Gaballo’s next fight is huge – he needs a clean win if he is to find himself back in the mix at the top of the division and a loss consigns him to the oblivion of gatekeeper status. The name he is most often linked with is former Jason Maloney victim Nawaphon Kaikanha, the man with perhaps the most padded record in all of boxing. Gaballo would be favoured to win such a fight.

Vincent Astrolabio, Aged 25, Bantamweight, 18-3, General Santos City, Cotabato del Sur

Vincent Astrolabio, after a difficult 2017 and 2018, knuckled down at bantamweight and reaped the rewards of this more disciplined approach going 6-0 between 2019 and 2023, including five knockouts.

The man he couldn’t knock out was Guillermo Rigondeaux. He met the veteran out in Dubai in early 2022 and turned in a performance of real quality to take a deserved decision. Rigondeaux did his thing, made Astrolabio miss, sometimes by a lot, but the Filipino also turned in a strategic masterpiece. Patient, he also bought pressure. Careful never to throw one punch when two were there to be had, he never got greedy. His mix of touch and power was perfect. Rigondeaux kept waiting as though he expected the same old openings to present themselves, but when they did – and they did – he often found himself out of position or landing a single shot. In the eighth, Astrolabio flashed Rigondeaux with a right-handed punch, but only after repeatedly rattling him with right hands to the head throughout that round.
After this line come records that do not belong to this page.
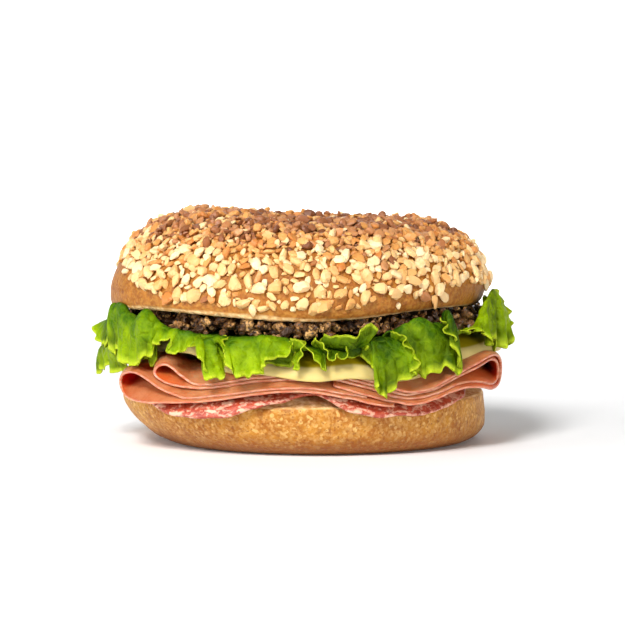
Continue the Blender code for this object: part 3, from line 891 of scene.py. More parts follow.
@dataclass(frozen=True)
class SalamiFinish:
    """Dark red salami with long pale flecks of fat, more of them towards the rim."""

    name: str = "salami_finish"
    red: Colour = colour(182, 76, 46)
    deep: Colour = colour(152, 48, 24)
    fat: Colour = colour(232, 184, 154)

    def material(self) -> Material:
        """Flecks are the middles of some stretched and warped cells, more of them at the rim, and streaks.

        Returns:
            The material.
        """
        paint = Paint(self.name)
        place = paint.place()
        bent = paint.bent(paint.place((0.75, 1.0, 2.2)), 0.3, 4.0, 7.0)
        cell = paint.cells(bent, 3.4)
        spot = paint.between(cell.outputs["Distance"], 0.6, 0.3)
        chosen = paint.add("SeparateColor", Color=cell.outputs["Color"]).outputs[1]
        share = paint.maths("ADD", 0.3, paint.maths("MULTIPLY", paint.mark("rim"), 0.22))
        kept = paint.maths("LESS_THAN", chosen, share)
        meat = paint.effect(Effect.MOTTLE, place, Size=1.5, Dark=self.deep, Light=self.red)
        streak = paint.between(paint.noise(bent, 2.4, 4.0), 0.5, 0.62)
        spots = paint.maths("MULTIPLY", spot, kept)
        flecks = paint.maths("MAXIMUM", spots, paint.maths("MULTIPLY", streak, 0.7))
        grain = paint.effect(Effect.GRAIN, place, Size=1.0)
        return paint.finish(
            Base_Color=paint.cover(meat, self.fat, flecks, 0.9),
            Roughness=0.34,
            Normal=paint.bump(grain, 0.3),
            Subsurface_Weight=0.2,
            Subsurface_Radius=(1.0, 0.3, 0.2),
            Subsurface_Scale=0.001,
            Coat_Weight=0.15,
            Coat_Roughness=0.2,
        )


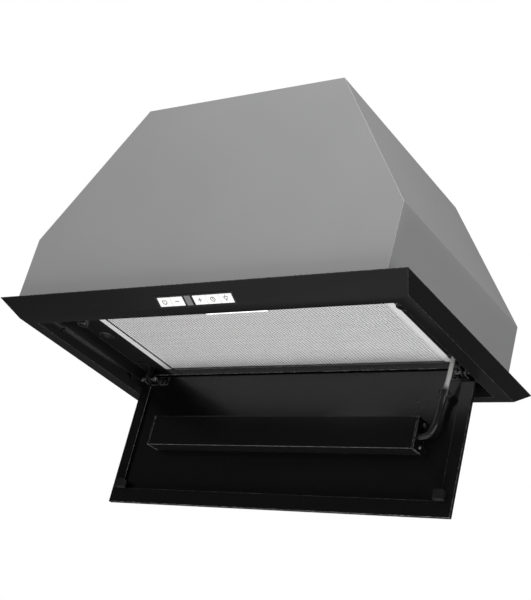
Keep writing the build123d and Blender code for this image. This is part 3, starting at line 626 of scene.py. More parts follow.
@dataclass(frozen=True)
class CircuitBoard(Finish):
    """Solder mask over copper tracks."""

    track: Colour = (0.09, 0.34, 0.16)
    pitch: float = 240.0

    def coat(self, surface: Surface) -> None:
        """Tracks and pads from brick and cell patterns, raised a little.

        Args:
            surface: The new material's surface.
        """
        place = object_place(surface)
        tracks = surface.add("ShaderNodeTexBrick", offset=0.37)
        surface.fill(tracks, Vector=place, Scale=self.pitch, Mortar_Size=0.06, Row_Height=0.5)
        pads = surface.node("ShaderNodeTexVoronoi", Vector=place, Scale=self.pitch * 0.6)
        pad = surface.remap(pads.outputs["Distance"], 0.16, 0.12, (0.0, 1.0))
        colour = surface.blend(tracks.outputs["Fac"], self.colour, self.track)
        colour = surface.blend(pad, colour, (0.62, 0.6, 0.55))
        surface.dress(Base_Color=colour)
        surface.dress(Roughness=surface.remap(pad, 0.0, 1.0, (self.roughness, 0.3)))
        surface.bump(surface.maths("MAXIMUM", tracks.outputs["Fac"], pad), 3e-5)


@dataclass(frozen=True)
class MeshPack(Finish):
    """The deeper sheets of the grease filter, seen through the front ones, in painted shade."""

    cells: float = 420.0
    hollow_shade: Colour = (0.03, 0.03, 0.031)

    def coat(self, surface: Surface) -> None:
        """Dark metal strands around near-black cells, in two sizes laid across each other: painted shade
        for the depth of the pack.

        Args:
            surface: The new material's surface.
        """
        place = object_place(surface)
        fine = surface.add("ShaderNodeTexVoronoi", feature="DISTANCE_TO_EDGE")
        surface.fill(fine, Vector=place, Scale=self.cells)
        coarse = surface.add("ShaderNodeTexVoronoi", feature="DISTANCE_TO_EDGE")
        surface.fill(coarse, Vector=stretched(surface, place, (1.0, 1.7, 1.0)), Scale=self.cells * 0.6)
        strand = surface.maths(
            "MAXIMUM",
            surface.remap(fine.outputs["Distance"], 0.16, 0.08, (0.0, 1.0)),
            surface.remap(coarse.outputs["Distance"], 0.14, 0.06, (0.0, 1.0)),
        )
        # Strands and cells both painted dark: painted shade within the pack.
        surface.dress(Base_Color=surface.blend(strand, self.hollow_shade, self.colour))
        surface.dress(Roughness=surface.remap(strand, 0.0, 1.0, (0.8, self.roughness)), Metallic=0.6)
        surface.bump(strand, 3e-4)


CANOPY_PAINT = Paint("canopy_paint", (0.315, 0.315, 0.317), 0.42, peel=520.0, peel_depth=4e-6,
                     cloud=0.02, smear=0.3, dust=0.35, wear=0.15)
# On the black paints the grey edge colour is partly wear and partly a painted highlight on the folded
# edges.
RIM_PAINT = Paint("rim_paint", (0.0035, 0.0035, 0.0036), 0.24, peel=380.0, smear=0.3, dust=0.18,
                  wear=0.35, edge_wear_and_highlight_colour=(0.22, 0.22, 0.22), clear_coat=0.15)
CHAMBER_PAINT = Paint("chamber_paint", (0.0035, 0.0035, 0.0036), 0.3, smear=0.4, dust=0.1,
                      wear=0.3, edge_wear_and_highlight_colour=(0.2, 0.2, 0.2), clear_coat=0.3)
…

The penny finally seemed to drop for Rigondeaux who won the ninth and tenth on my card but by then it was too late – all three judges had the fight for Astrolabio by virtue of the knockdown (I saw it slightly wider).

Astrolabio was a promising prospect before this fight and a highly ranked contender after it. It is a very exciting time in his career. Is he the master on timing that he seemed to be against the ageing Rigondeaux? Or were we a little blinded by seeing a fighter as neat as Rigondeaux out-thought unexpectedly and over-credited Astrolabio? Astrolabio knocked out Nikolai Potapov as expected in Las Vegas last year, but with Jason Maloney and Emmanuel Rodriguez the names most often being linked to his currently, we are set to find out who Vincent Astrolabio really is in 2023.